My sister was glad to see us. Partly because she enjoys hosting family. Partly because she and her husband had our oldest granddaughter for several days and she was feeling her age. A rambunctious six-year-old can wear out a great aunt over time.
“Man, I’m glad to see y’all. Your turn in the pool.” I could tell she needed relief.
So, there we were. Visiting. Pool stuff. Screams and splashing. Grownups sitting in the shade talking about whatever. Jethro Tull and Grand Funk Railroad on the box. Catching up on life.
I’m just taking it all in. Beth cuddling with small children. My oldest daughter and her husband trying to enjoy the day but spending most of their time herding kids. My youngest and her husband pushing around the pool with Zelda. A small bump in the oven that is due come December. Our son being the fun uncle, Funcle Marshall, a title that he enjoys. My brother-n-law prepping the feast. And my sister, who reminds me of Mama by the way she walks.
She comes up to me while I’m standing in the shade and pats me on the belly. “Now, remind me. Is it you or Emily that’s expecting?” Boy, she’s a regular riot.
“Hey. I’ve earned every bit of this. Don’t poke an old man.”
I love it when payback comes unexpectedly. I was standing under the pool-side shelter holding little Dorothy. She’s three. Wispy thin golden locks. She has a chunk of watermelon in one hand. She is taking full-face bites up to her eyeballs. Juice rolling down her cheeks, dripping on my arm.
She points to my sister with her melon-hand and says, “Grandpa, is that your Mommy?”
Marian doesn’t hear this but sees her pointing. She comes over.
“What did you say, Sweetie. Are you talking about me?”
Dorothy shoves the melon at her with a pointy finger. “Are you his Mommy?” Sweet revenge like this doesn’t come along often.
I couldn’t help myself. “Yes she is.” I’m doing my best sarcastic baby talk voice. “You’re so smart Dorothy. This is my Mommy.”
Who’s funny now big sister?
That was Saturday. Sunday after church, we loaded up with an overnight bag and headed off to Deatsville, AL to visit with our niece and her husband. They just had their first little boy back in March and we had not yet seen him in person. Little Daniel came into this world two months early at just over three pounds. He spent his first 10 weeks in the NICU holding on to season tickets to Auburn football.
Deatsville is a crossroad full of cotton fields in the middle of nowhere about 30 miles north of Montgomery. My confused GPS device took us left off State Route 31 when we should have gone right. We were invited to be their overnight guests.
Katie lost her Mama, my wife’s younger sister, 18 years ago when she was just 11 years old. She has always held a soft spot in our hearts. We went to the wedding two years ago. And, for dang sure, we want to be a part of Daniel’s life.
Our niece’s Mama would be so proud of her. She cooked for us. She made a bed for us. She showed us where the extra towels were kept.

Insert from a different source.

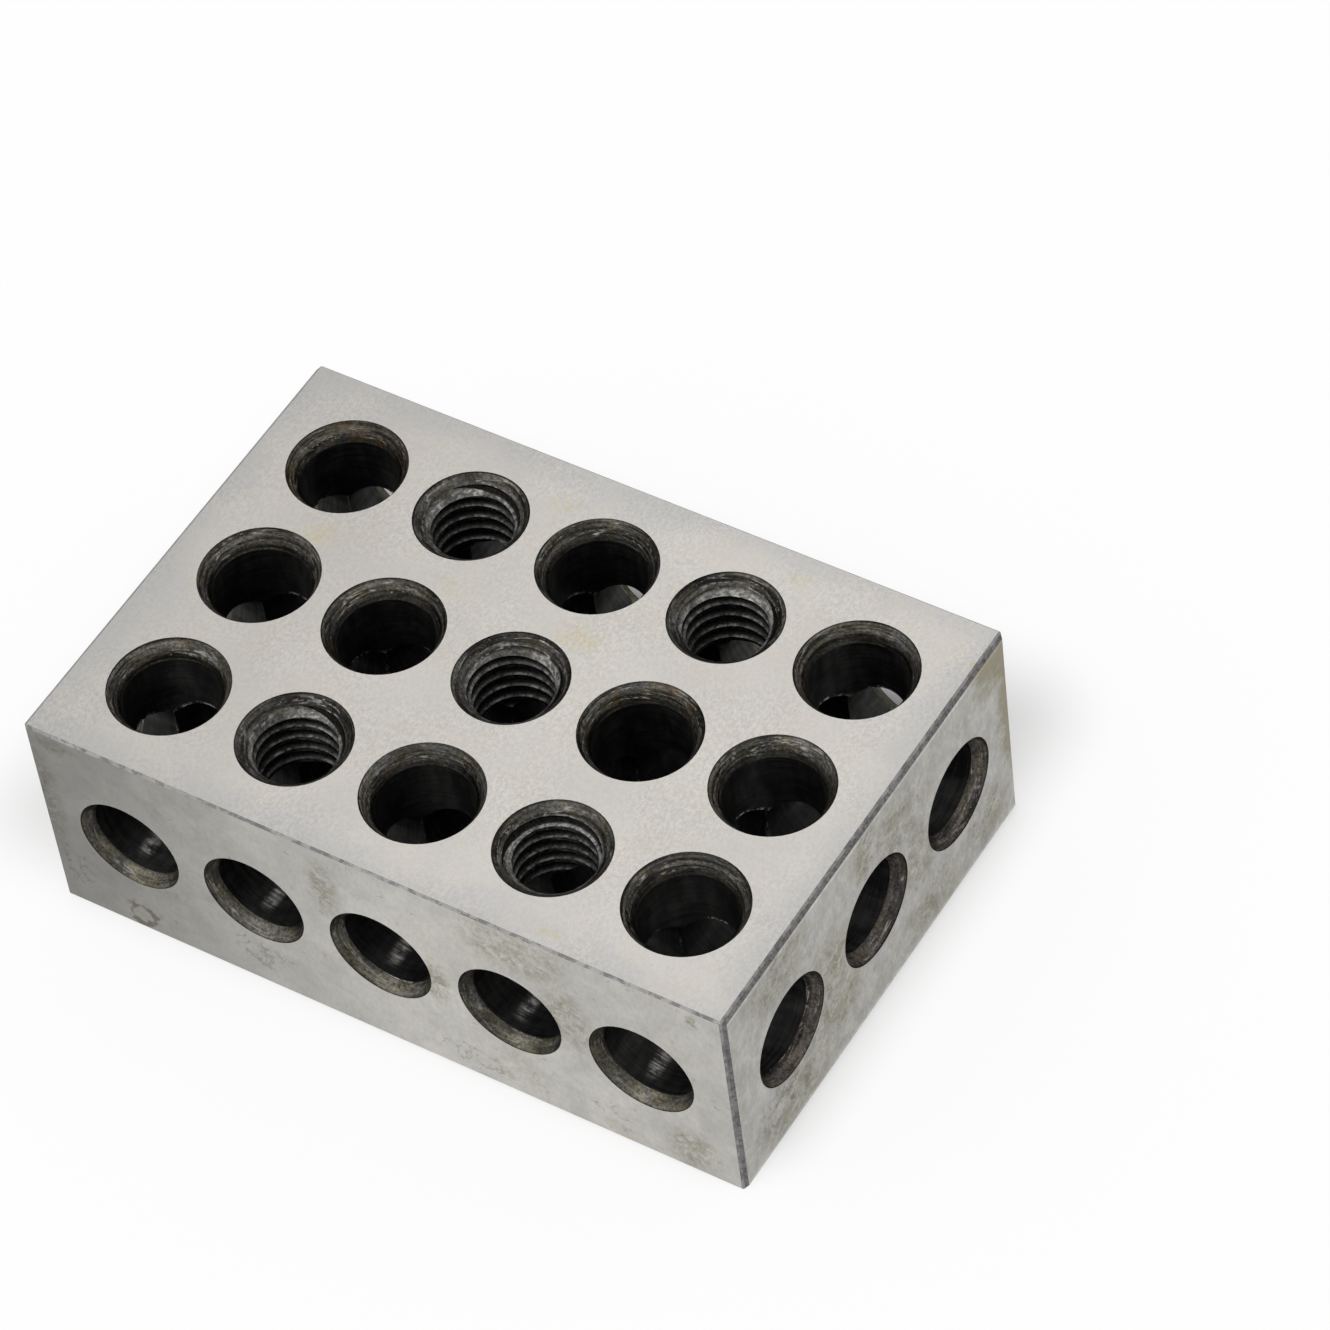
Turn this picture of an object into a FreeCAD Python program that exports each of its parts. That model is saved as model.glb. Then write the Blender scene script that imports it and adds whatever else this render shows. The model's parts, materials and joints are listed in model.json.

She immediately handed Daniel over to us and started taking pictures. He laid in my lap blowing spit bubbles. He fell asleep on Beth’s shoulder. It was exactly the visit we needed.
On Monday, we headed off to Selma to visit more family. The ones living in Live Oak Cemetery. Seems that the city has abandoned the “care” part of perpetual care. We had to hunt tomb stones and grave markers in conditions that made one think of an overgrown hay field. We couldn’t let family rest like that.
So, we came prepared to work. Weed eater. Rake. Broom. Bucket for water. Shovel for edging around markers. Pruners for the dead rose bush. We did the best we could. It was 98° by noon. Our drawers were stuck to our skin by the time we were done. Then lunch with Beth’s older sister. Followed by a quick visit with our Brother-n-law, Katie’s Dad.
We didn’t plan it this way. A lot came together all at one time. We packed in more family visits in one weekend than we had done in years.
But that’s okay. Family is what really matters, right? I wouldn’t have it any other way.